[START]

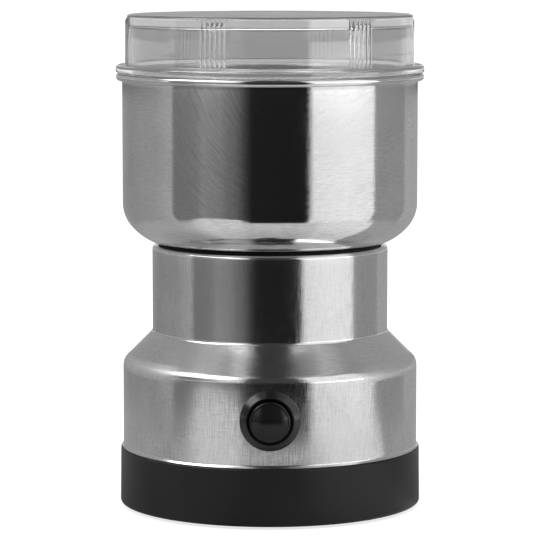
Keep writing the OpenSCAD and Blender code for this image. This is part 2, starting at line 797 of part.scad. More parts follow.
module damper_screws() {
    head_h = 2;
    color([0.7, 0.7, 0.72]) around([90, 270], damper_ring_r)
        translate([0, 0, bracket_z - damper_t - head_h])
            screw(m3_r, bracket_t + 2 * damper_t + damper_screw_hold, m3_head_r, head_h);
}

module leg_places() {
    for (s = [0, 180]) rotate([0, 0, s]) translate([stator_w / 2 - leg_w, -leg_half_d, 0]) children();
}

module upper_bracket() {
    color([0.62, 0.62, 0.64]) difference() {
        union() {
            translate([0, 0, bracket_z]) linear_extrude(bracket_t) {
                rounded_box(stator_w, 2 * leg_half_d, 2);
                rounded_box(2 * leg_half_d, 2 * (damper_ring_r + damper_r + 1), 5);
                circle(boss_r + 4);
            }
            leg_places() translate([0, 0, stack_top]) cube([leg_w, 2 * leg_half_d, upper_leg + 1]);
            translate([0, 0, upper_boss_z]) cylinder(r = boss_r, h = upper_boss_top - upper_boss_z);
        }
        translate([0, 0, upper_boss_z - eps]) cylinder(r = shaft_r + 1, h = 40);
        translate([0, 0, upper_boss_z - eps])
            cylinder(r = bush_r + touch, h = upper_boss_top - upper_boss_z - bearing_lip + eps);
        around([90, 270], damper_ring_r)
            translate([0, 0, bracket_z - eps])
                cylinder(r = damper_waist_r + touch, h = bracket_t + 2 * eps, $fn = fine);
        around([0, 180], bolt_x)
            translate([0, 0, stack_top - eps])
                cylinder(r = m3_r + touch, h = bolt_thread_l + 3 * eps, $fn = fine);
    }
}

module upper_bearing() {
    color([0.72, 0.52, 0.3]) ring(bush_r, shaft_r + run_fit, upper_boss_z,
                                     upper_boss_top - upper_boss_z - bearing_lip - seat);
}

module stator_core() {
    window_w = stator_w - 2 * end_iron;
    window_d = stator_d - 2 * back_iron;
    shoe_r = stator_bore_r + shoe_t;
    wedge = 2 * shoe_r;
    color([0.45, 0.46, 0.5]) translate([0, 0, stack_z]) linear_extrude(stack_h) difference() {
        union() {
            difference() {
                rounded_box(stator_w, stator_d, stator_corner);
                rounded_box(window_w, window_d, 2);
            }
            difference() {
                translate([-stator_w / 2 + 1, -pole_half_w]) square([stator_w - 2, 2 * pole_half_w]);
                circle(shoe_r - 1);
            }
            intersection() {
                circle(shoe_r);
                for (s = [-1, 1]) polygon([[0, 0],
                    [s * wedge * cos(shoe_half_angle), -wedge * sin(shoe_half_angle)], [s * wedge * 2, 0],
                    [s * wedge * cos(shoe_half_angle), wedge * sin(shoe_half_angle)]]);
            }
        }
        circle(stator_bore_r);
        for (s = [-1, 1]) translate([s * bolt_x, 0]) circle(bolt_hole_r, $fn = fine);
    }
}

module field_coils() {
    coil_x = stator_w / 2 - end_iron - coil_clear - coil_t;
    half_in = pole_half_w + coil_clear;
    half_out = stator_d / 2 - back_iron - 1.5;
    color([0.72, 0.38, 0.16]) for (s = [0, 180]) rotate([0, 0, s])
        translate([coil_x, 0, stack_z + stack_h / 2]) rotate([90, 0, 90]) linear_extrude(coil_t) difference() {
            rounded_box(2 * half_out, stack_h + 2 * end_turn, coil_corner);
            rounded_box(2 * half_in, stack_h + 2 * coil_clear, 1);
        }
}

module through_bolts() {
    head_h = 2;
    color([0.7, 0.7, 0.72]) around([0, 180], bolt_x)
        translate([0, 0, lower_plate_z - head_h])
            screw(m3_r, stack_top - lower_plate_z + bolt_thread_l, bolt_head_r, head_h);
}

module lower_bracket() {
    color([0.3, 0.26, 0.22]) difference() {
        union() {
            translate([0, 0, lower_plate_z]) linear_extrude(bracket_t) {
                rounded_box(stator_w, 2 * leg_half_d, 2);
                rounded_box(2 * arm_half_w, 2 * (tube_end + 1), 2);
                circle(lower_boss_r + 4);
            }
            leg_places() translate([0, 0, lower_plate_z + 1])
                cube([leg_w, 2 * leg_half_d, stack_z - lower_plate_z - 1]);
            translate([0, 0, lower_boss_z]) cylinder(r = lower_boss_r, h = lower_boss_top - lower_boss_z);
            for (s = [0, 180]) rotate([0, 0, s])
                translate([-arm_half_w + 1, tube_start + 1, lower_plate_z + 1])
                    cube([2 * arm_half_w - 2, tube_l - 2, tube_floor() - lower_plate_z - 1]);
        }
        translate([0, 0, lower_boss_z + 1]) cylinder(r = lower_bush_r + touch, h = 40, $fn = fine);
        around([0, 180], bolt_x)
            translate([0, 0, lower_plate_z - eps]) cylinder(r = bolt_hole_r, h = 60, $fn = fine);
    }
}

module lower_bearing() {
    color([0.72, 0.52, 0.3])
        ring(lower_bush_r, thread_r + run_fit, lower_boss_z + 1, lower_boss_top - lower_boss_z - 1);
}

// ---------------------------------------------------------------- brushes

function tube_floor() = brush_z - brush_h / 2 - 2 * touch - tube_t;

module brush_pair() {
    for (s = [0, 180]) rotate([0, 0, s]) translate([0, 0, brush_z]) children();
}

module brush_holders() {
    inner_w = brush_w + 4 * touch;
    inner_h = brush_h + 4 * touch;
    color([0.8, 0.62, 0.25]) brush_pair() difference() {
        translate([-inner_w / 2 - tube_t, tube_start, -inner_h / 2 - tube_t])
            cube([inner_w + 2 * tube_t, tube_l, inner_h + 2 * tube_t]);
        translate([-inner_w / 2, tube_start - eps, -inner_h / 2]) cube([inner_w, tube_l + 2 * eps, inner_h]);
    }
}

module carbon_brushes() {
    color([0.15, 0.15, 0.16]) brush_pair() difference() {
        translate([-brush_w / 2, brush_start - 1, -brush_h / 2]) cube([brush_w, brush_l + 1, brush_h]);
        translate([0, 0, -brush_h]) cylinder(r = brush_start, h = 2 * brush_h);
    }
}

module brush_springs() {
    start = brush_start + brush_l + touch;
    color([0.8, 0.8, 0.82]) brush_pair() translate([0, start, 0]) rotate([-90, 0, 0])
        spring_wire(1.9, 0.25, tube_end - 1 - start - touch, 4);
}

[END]

- AIM -
Go back to the listing above and please repeat it exactly.

- RESPONSE TO THIS TASK -
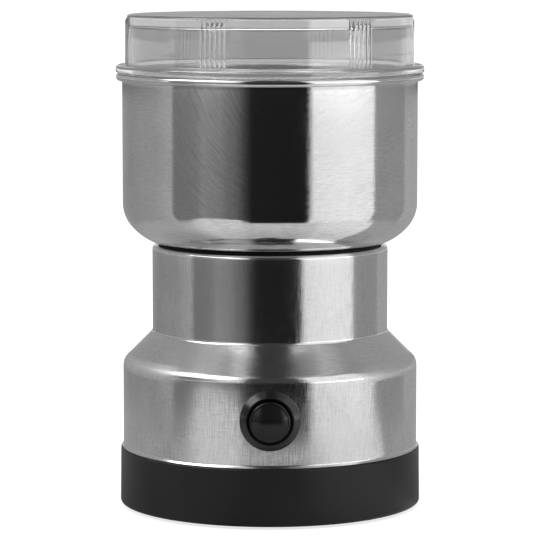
Keep writing the OpenSCAD and Blender code for this image. This is part 2, starting at line 797 of part.scad. More parts follow.
module damper_screws() {
    head_h = 2;
    color([0.7, 0.7, 0.72]) around([90, 270], damper_ring_r)
        translate([0, 0, bracket_z - damper_t - head_h])
            screw(m3_r, bracket_t + 2 * damper_t + damper_screw_hold, m3_head_r, head_h);
}

module leg_places() {
    for (s = [0, 180]) rotate([0, 0, s]) translate([stator_w / 2 - leg_w, -leg_half_d, 0]) children();
}

module upper_bracket() {
    color([0.62, 0.62, 0.64]) difference() {
        union() {
            translate([0, 0, bracket_z]) linear_extrude(bracket_t) {
                rounded_box(stator_w, 2 * leg_half_d, 2);
                rounded_box(2 * leg_half_d, 2 * (damper_ring_r + damper_r + 1), 5);
                circle(boss_r + 4);
            }
            leg_places() translate([0, 0, stack_top]) cube([leg_w, 2 * leg_half_d, upper_leg + 1]);
            translate([0, 0, upper_boss_z]) cylinder(r = boss_r, h = upper_boss_top - upper_boss_z);
        }
        translate([0, 0, upper_boss_z - eps]) cylinder(r = shaft_r + 1, h = 40);
        translate([0, 0, upper_boss_z - eps])
            cylinder(r = bush_r + touch, h = upper_boss_top - upper_boss_z - bearing_lip + eps);
        around([90, 270], damper_ring_r)
            translate([0, 0, bracket_z - eps])
                cylinder(r = damper_waist_r + touch, h = bracket_t + 2 * eps, $fn = fine);
        around([0, 180], bolt_x)
            translate([0, 0, stack_top - eps])
                cylinder(r = m3_r + touch, h = bolt_thread_l + 3 * eps, $fn = fine);
    }
}

module upper_bearing() {
    color([0.72, 0.52, 0.3]) ring(bush_r, shaft_r + run_fit, upper_boss_z,
                                     upper_boss_top - upper_boss_z - bearing_lip - seat);
}

module stator_core() {
    window_w = stator_w - 2 * end_iron;
    window_d = stator_d - 2 * back_iron;
    shoe_r = stator_bore_r + shoe_t;
    wedge = 2 * shoe_r;
    color([0.45, 0.46, 0.5]) translate([0, 0, stack_z]) linear_extrude(stack_h) difference() {
        union() {
            difference() {
                rounded_box(stator_w, stator_d, stator_corner);
                rounded_box(window_w, window_d, 2);
            }
            difference() {
                translate([-stator_w / 2 + 1, -pole_half_w]) square([stator_w - 2, 2 * pole_half_w]);
                circle(shoe_r - 1);
            }
            intersection() {
                circle(shoe_r);
                for (s = [-1, 1]) polygon([[0, 0],
                    [s * wedge * cos(shoe_half_angle), -wedge * sin(shoe_half_angle)], [s * wedge * 2, 0],
                    [s * wedge * cos(shoe_half_angle), wedge * sin(shoe_half_angle)]]);
            }
        }
        circle(stator_bore_r);
        for (s = [-1, 1]) translate([s * bolt_x, 0]) circle(bolt_hole_r, $fn = fine);
    }
}

module field_coils() {
    coil_x = stator_w / 2 - end_iron - coil_clear - coil_t;
    half_in = pole_half_w + coil_clear;
    half_out = stator_d / 2 - back_iron - 1.5;
    color([0.72, 0.38, 0.16]) for (s = [0, 180]) rotate([0, 0, s])
        translate([coil_x, 0, stack_z + stack_h / 2]) rotate([90, 0, 90]) linear_extrude(coil_t) difference() {
            rounded_box(2 * half_out, stack_h + 2 * end_turn, coil_corner);
            rounded_box(2 * half_in, stack_h + 2 * coil_clear, 1);
        }
}

module through_bolts() {
    head_h = 2;
    color([0.7, 0.7, 0.72]) around([0, 180], bolt_x)
        translate([0, 0, lower_plate_z - head_h])
            screw(m3_r, stack_top - lower_plate_z + bolt_thread_l, bolt_head_r, head_h);
}

module lower_bracket() {
    color([0.3, 0.26, 0.22]) difference() {
        union() {
            translate([0, 0, lower_plate_z]) linear_extrude(bracket_t) {
                rounded_box(stator_w, 2 * leg_half_d, 2);
                rounded_box(2 * arm_half_w, 2 * (tube_end + 1), 2);
                circle(lower_boss_r + 4);
            }
            leg_places() translate([0, 0, lower_plate_z + 1])
                cube([leg_w, 2 * leg_half_d, stack_z - lower_plate_z - 1]);
            translate([0, 0, lower_boss_z]) cylinder(r = lower_boss_r, h = lower_boss_top - lower_boss_z);
            for (s = [0, 180]) rotate([0, 0, s])
                translate([-arm_half_w + 1, tube_start + 1, lower_plate_z + 1])
                    cube([2 * arm_half_w - 2, tube_l - 2, tube_floor() - lower_plate_z - 1]);
        }
        translate([0, 0, lower_boss_z + 1]) cylinder(r = lower_bush_r + touch, h = 40, $fn = fine);
        around([0, 180], bolt_x)
            translate([0, 0, lower_plate_z - eps]) cylinder(r = bolt_hole_r, h = 60, $fn = fine);
    }
}

module lower_bearing() {
    color([0.72, 0.52, 0.3])
        ring(lower_bush_r, thread_r + run_fit, lower_boss_z + 1, lower_boss_top - lower_boss_z - 1);
}

// ---------------------------------------------------------------- brushes

function tube_floor() = brush_z - brush_h / 2 - 2 * touch - tube_t;

module brush_pair() {
    for (s = [0, 180]) rotate([0, 0, s]) translate([0, 0, brush_z]) children();
}

module brush_holders() {
    inner_w = brush_w + 4 * touch;
    inner_h = brush_h + 4 * touch;
    color([0.8, 0.62, 0.25]) brush_pair() difference() {
        translate([-inner_w / 2 - tube_t, tube_start, -inner_h / 2 - tube_t])
            cube([inner_w + 2 * tube_t, tube_l, inner_h + 2 * tube_t]);
        translate([-inner_w / 2, tube_start - eps, -inner_h / 2]) cube([inner_w, tube_l + 2 * eps, inner_h]);
    }
}

module carbon_brushes() {
    color([0.15, 0.15, 0.16]) brush_pair() difference() {
        translate([-brush_w / 2, brush_start - 1, -brush_h / 2]) cube([brush_w, brush_l + 1, brush_h]);
        translate([0, 0, -brush_h]) cylinder(r = brush_start, h = 2 * brush_h);
    }
}

module brush_springs() {
    start = brush_start + brush_l + touch;
    color([0.8, 0.8, 0.82]) brush_pair() translate([0, start, 0]) rotate([-90, 0, 0])
        spring_wire(1.9, 0.25, tube_end - 1 - start - touch, 4);
}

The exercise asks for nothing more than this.